(Stored data entries)
◇ ◇ ◇ ◇
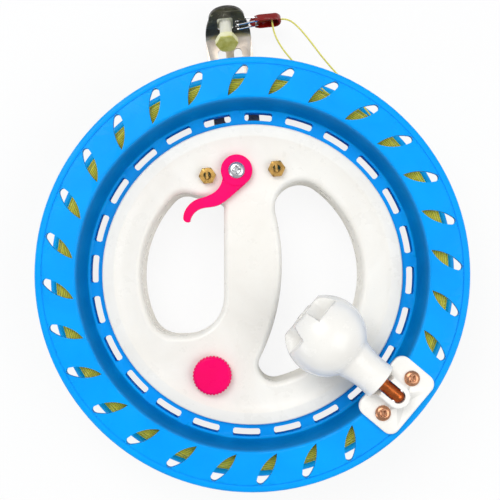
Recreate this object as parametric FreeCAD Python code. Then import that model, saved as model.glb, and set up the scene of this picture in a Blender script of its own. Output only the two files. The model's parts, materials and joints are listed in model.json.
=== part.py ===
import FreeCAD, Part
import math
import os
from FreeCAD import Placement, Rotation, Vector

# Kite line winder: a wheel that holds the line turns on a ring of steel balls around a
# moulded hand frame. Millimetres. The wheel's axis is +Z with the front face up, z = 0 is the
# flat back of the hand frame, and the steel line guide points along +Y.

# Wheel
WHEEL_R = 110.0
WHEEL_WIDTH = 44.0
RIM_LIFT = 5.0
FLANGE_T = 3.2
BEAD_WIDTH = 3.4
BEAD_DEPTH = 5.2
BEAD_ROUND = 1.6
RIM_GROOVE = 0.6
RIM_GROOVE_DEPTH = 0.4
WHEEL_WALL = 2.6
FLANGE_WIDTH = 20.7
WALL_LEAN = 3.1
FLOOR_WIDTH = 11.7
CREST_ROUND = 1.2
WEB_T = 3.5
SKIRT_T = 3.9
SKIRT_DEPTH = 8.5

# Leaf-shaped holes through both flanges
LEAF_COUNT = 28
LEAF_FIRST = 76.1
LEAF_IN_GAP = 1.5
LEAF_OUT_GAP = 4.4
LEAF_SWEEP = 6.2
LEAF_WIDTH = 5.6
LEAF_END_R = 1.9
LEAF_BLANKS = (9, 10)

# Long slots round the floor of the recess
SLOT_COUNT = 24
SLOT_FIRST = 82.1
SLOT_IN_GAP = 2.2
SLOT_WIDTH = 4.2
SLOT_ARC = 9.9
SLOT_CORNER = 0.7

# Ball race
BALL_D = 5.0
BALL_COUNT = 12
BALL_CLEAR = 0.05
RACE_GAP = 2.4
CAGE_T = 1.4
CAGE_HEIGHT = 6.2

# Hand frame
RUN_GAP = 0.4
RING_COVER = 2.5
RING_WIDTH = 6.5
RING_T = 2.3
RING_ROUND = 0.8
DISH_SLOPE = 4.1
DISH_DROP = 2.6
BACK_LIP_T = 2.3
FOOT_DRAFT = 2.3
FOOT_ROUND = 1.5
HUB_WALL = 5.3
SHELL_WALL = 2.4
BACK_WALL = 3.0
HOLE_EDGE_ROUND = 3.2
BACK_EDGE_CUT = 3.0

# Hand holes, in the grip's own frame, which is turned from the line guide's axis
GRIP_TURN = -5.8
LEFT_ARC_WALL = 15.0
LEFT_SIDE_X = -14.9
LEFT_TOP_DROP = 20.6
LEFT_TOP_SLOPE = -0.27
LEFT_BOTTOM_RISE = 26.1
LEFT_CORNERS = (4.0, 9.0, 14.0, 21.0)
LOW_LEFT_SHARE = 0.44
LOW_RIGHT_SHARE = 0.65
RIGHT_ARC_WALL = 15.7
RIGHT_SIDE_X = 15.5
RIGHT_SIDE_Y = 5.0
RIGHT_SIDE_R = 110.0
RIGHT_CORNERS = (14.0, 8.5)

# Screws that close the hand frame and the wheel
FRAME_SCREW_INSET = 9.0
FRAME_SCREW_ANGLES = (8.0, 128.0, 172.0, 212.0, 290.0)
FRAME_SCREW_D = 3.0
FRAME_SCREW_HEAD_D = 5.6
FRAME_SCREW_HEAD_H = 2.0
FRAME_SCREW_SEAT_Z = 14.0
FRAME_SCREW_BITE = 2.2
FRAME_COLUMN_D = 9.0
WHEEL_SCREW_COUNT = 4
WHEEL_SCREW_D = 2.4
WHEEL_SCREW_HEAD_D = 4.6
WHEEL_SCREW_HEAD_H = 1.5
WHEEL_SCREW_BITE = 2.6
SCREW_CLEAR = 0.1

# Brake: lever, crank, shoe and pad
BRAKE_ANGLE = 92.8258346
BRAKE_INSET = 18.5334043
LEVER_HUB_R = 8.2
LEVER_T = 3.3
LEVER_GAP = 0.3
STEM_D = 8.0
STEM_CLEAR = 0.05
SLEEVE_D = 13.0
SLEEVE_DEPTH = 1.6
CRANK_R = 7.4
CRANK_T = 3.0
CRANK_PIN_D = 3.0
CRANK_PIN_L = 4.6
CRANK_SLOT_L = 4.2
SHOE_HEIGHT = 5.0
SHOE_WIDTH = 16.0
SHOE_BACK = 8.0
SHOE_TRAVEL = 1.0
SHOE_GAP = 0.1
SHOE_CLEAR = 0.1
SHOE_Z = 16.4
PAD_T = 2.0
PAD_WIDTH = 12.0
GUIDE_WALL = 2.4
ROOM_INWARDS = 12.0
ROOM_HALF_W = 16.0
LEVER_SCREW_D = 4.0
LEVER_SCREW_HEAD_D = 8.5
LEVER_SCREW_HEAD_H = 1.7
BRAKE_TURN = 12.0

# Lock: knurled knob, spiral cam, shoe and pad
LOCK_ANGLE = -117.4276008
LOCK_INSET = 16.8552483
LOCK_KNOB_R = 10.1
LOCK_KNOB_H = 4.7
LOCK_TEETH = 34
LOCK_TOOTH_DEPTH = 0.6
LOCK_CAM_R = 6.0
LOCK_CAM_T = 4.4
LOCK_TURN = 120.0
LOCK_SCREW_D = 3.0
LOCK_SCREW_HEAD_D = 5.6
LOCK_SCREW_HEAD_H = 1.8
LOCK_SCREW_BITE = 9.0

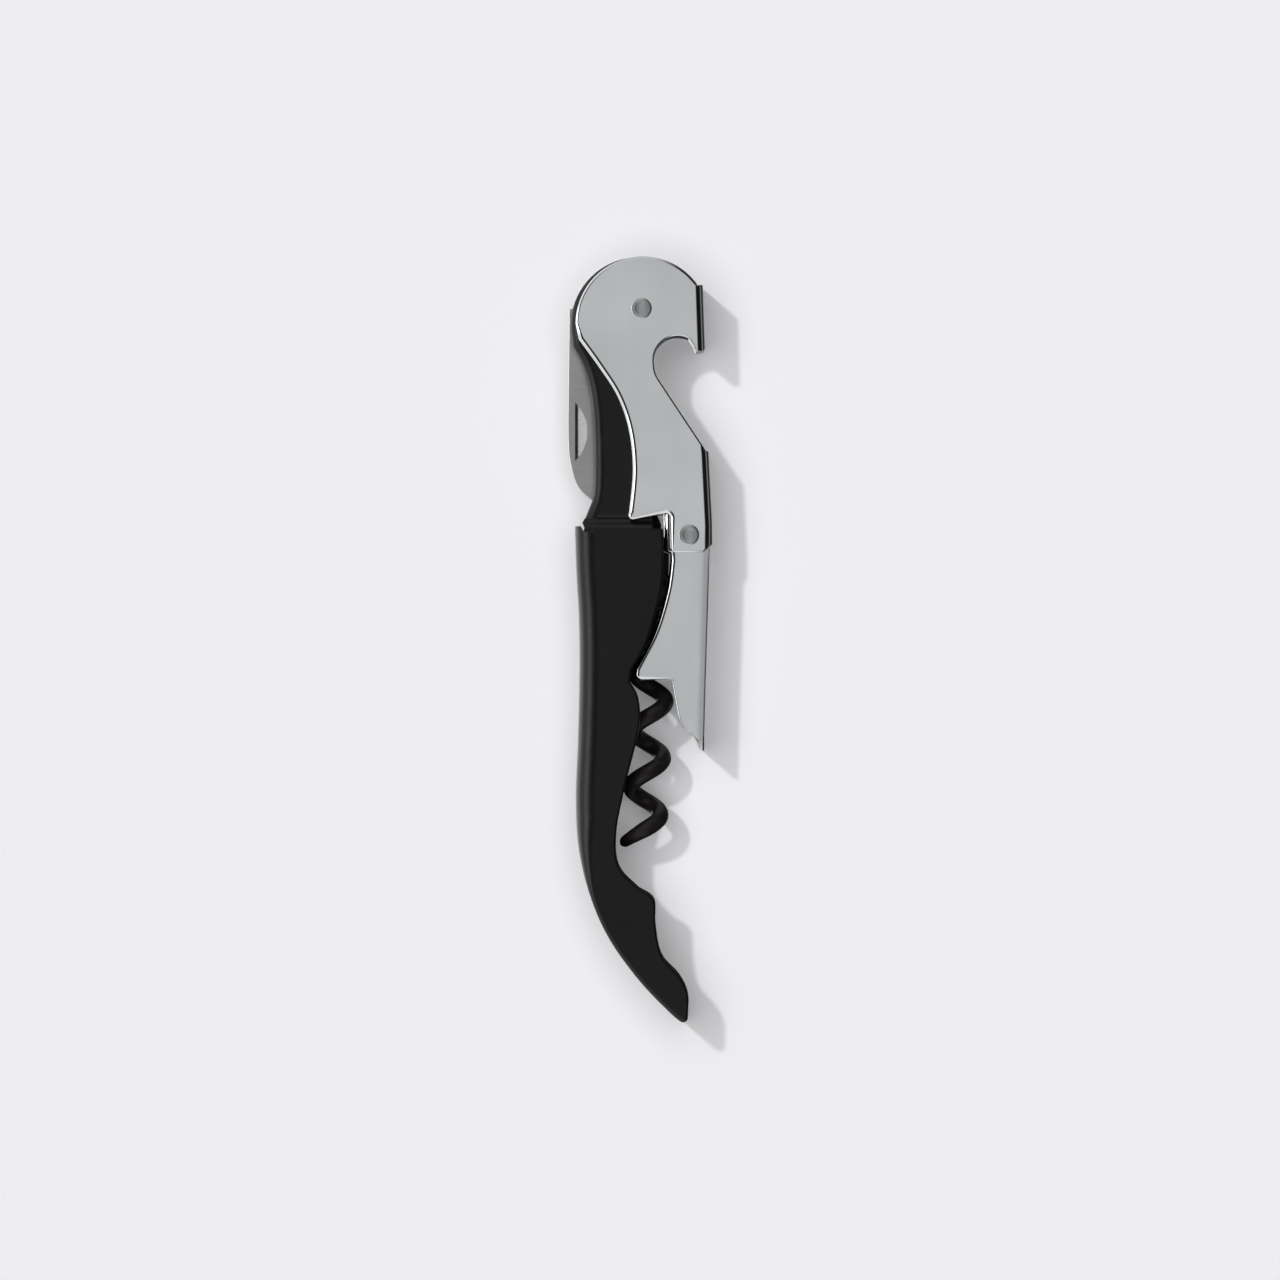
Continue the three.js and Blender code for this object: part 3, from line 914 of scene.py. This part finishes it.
◇ ◇ ◇ ◇
- **TASK DETAILS**
Give an exact repetition of all the material.

- **PROBLEM SOLUTION**
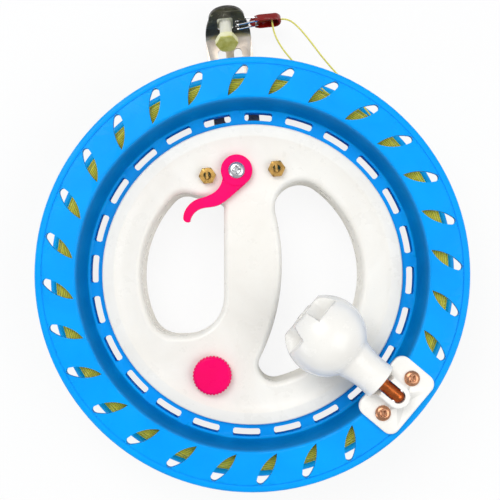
Recreate this object as parametric FreeCAD Python code. Then import that model, saved as model.glb, and set up the scene of this picture in a Blender script of its own. Output only the two files. The model's parts, materials and joints are listed in model.json.
=== part.py ===
import FreeCAD, Part
import math
import os
from FreeCAD import Placement, Rotation, Vector

# Kite line winder: a wheel that holds the line turns on a ring of steel balls around a
# moulded hand frame. Millimetres. The wheel's axis is +Z with the front face up, z = 0 is the
# flat back of the hand frame, and the steel line guide points along +Y.

# Wheel
WHEEL_R = 110.0
WHEEL_WIDTH = 44.0
RIM_LIFT = 5.0
FLANGE_T = 3.2
BEAD_WIDTH = 3.4
BEAD_DEPTH = 5.2
BEAD_ROUND = 1.6
RIM_GROOVE = 0.6
RIM_GROOVE_DEPTH = 0.4
WHEEL_WALL = 2.6
FLANGE_WIDTH = 20.7
WALL_LEAN = 3.1
FLOOR_WIDTH = 11.7
CREST_ROUND = 1.2
WEB_T = 3.5
SKIRT_T = 3.9
SKIRT_DEPTH = 8.5

# Leaf-shaped holes through both flanges
LEAF_COUNT = 28
LEAF_FIRST = 76.1
LEAF_IN_GAP = 1.5
LEAF_OUT_GAP = 4.4
LEAF_SWEEP = 6.2
LEAF_WIDTH = 5.6
LEAF_END_R = 1.9
LEAF_BLANKS = (9, 10)

# Long slots round the floor of the recess
SLOT_COUNT = 24
SLOT_FIRST = 82.1
SLOT_IN_GAP = 2.2
SLOT_WIDTH = 4.2
SLOT_ARC = 9.9
SLOT_CORNER = 0.7

# Ball race
BALL_D = 5.0
BALL_COUNT = 12
BALL_CLEAR = 0.05
RACE_GAP = 2.4
CAGE_T = 1.4
CAGE_HEIGHT = 6.2

# Hand frame
RUN_GAP = 0.4
RING_COVER = 2.5
RING_WIDTH = 6.5
RING_T = 2.3
RING_ROUND = 0.8
DISH_SLOPE = 4.1
DISH_DROP = 2.6
BACK_LIP_T = 2.3
FOOT_DRAFT = 2.3
FOOT_ROUND = 1.5
HUB_WALL = 5.3
SHELL_WALL = 2.4
BACK_WALL = 3.0
HOLE_EDGE_ROUND = 3.2
BACK_EDGE_CUT = 3.0

# Hand holes, in the grip's own frame, which is turned from the line guide's axis
GRIP_TURN = -5.8
LEFT_ARC_WALL = 15.0
LEFT_SIDE_X = -14.9
LEFT_TOP_DROP = 20.6
LEFT_TOP_SLOPE = -0.27
LEFT_BOTTOM_RISE = 26.1
LEFT_CORNERS = (4.0, 9.0, 14.0, 21.0)
LOW_LEFT_SHARE = 0.44
LOW_RIGHT_SHARE = 0.65
RIGHT_ARC_WALL = 15.7
RIGHT_SIDE_X = 15.5
RIGHT_SIDE_Y = 5.0
RIGHT_SIDE_R = 110.0
RIGHT_CORNERS = (14.0, 8.5)

# Screws that close the hand frame and the wheel
FRAME_SCREW_INSET = 9.0
FRAME_SCREW_ANGLES = (8.0, 128.0, 172.0, 212.0, 290.0)
FRAME_SCREW_D = 3.0
FRAME_SCREW_HEAD_D = 5.6
FRAME_SCREW_HEAD_H = 2.0
FRAME_SCREW_SEAT_Z = 14.0
FRAME_SCREW_BITE = 2.2
FRAME_COLUMN_D = 9.0
WHEEL_SCREW_COUNT = 4
WHEEL_SCREW_D = 2.4
WHEEL_SCREW_HEAD_D = 4.6
WHEEL_SCREW_HEAD_H = 1.5
WHEEL_SCREW_BITE = 2.6
SCREW_CLEAR = 0.1

# Brake: lever, crank, shoe and pad
BRAKE_ANGLE = 92.8258346
BRAKE_INSET = 18.5334043
LEVER_HUB_R = 8.2
LEVER_T = 3.3
LEVER_GAP = 0.3
STEM_D = 8.0
STEM_CLEAR = 0.05
SLEEVE_D = 13.0
SLEEVE_DEPTH = 1.6
CRANK_R = 7.4
CRANK_T = 3.0
CRANK_PIN_D = 3.0
CRANK_PIN_L = 4.6
CRANK_SLOT_L = 4.2
SHOE_HEIGHT = 5.0
SHOE_WIDTH = 16.0
SHOE_BACK = 8.0
SHOE_TRAVEL = 1.0
SHOE_GAP = 0.1
SHOE_CLEAR = 0.1
SHOE_Z = 16.4
PAD_T = 2.0
PAD_WIDTH = 12.0
GUIDE_WALL = 2.4
ROOM_INWARDS = 12.0
ROOM_HALF_W = 16.0
LEVER_SCREW_D = 4.0
LEVER_SCREW_HEAD_D = 8.5
LEVER_SCREW_HEAD_H = 1.7
BRAKE_TURN = 12.0

# Lock: knurled knob, spiral cam, shoe and pad
LOCK_ANGLE = -117.4276008
LOCK_INSET = 16.8552483
LOCK_KNOB_R = 10.1
LOCK_KNOB_H = 4.7
LOCK_TEETH = 34
LOCK_TOOTH_DEPTH = 0.6
LOCK_CAM_R = 6.0
LOCK_CAM_T = 4.4
LOCK_TURN = 120.0
LOCK_SCREW_D = 3.0
LOCK_SCREW_HEAD_D = 5.6
LOCK_SCREW_HEAD_H = 1.8
LOCK_SCREW_BITE = 9.0

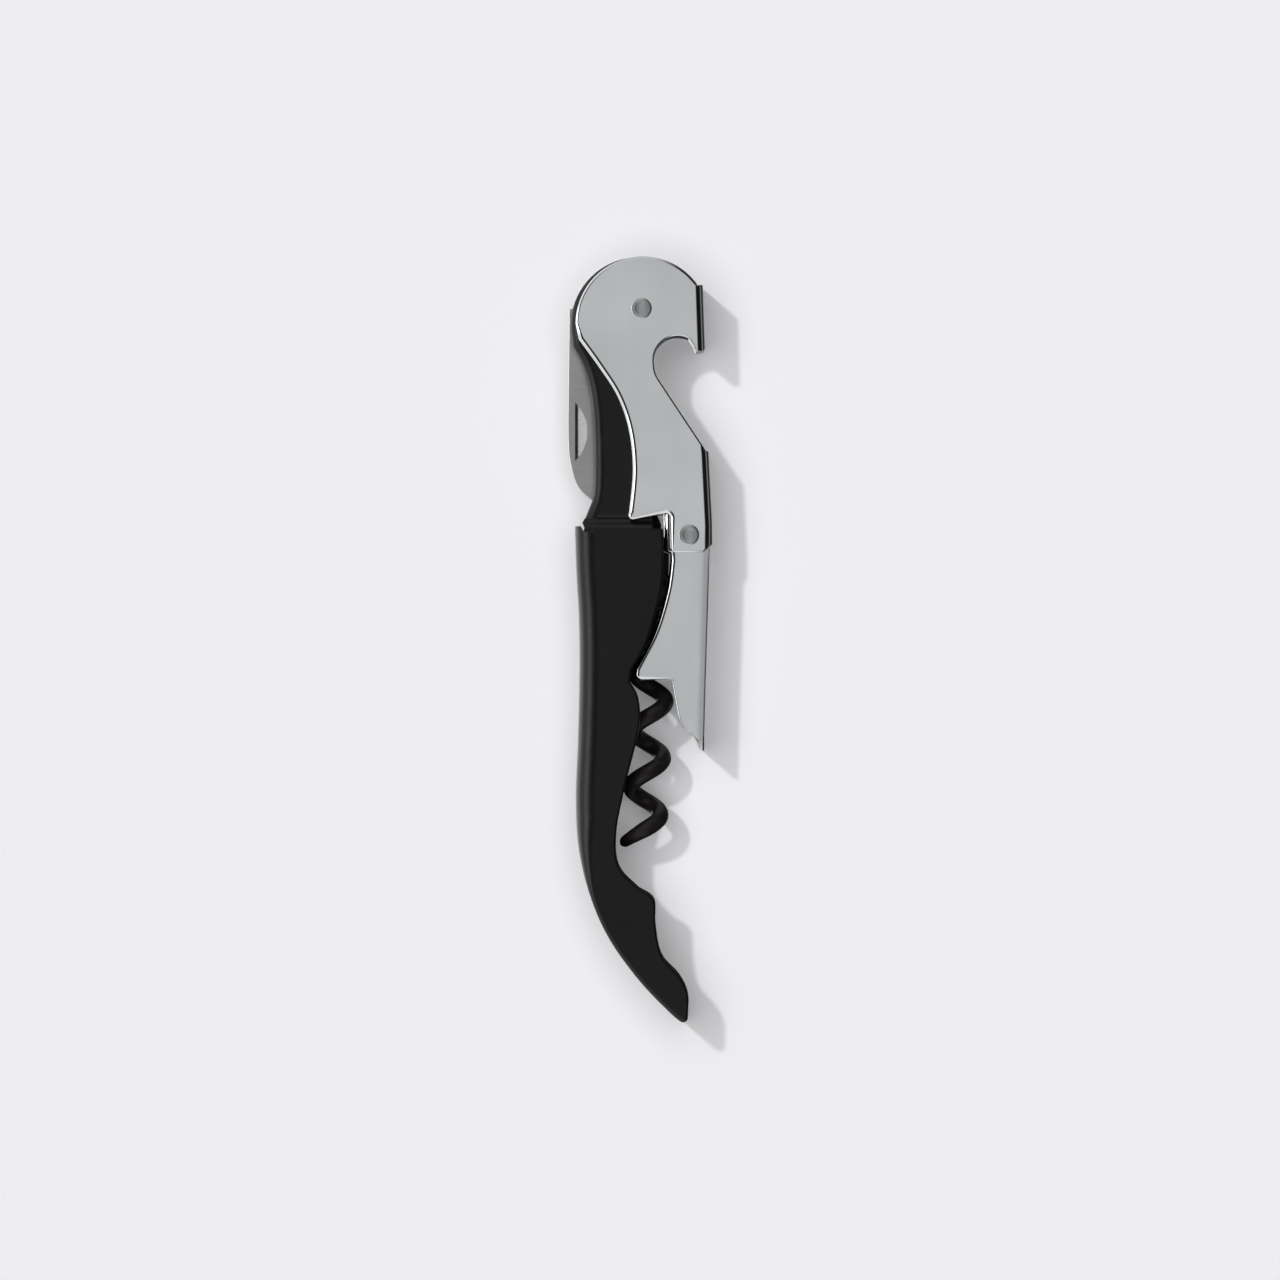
Continue the three.js and Blender code for this object: part 3, from line 914 of scene.py. This part finishes it.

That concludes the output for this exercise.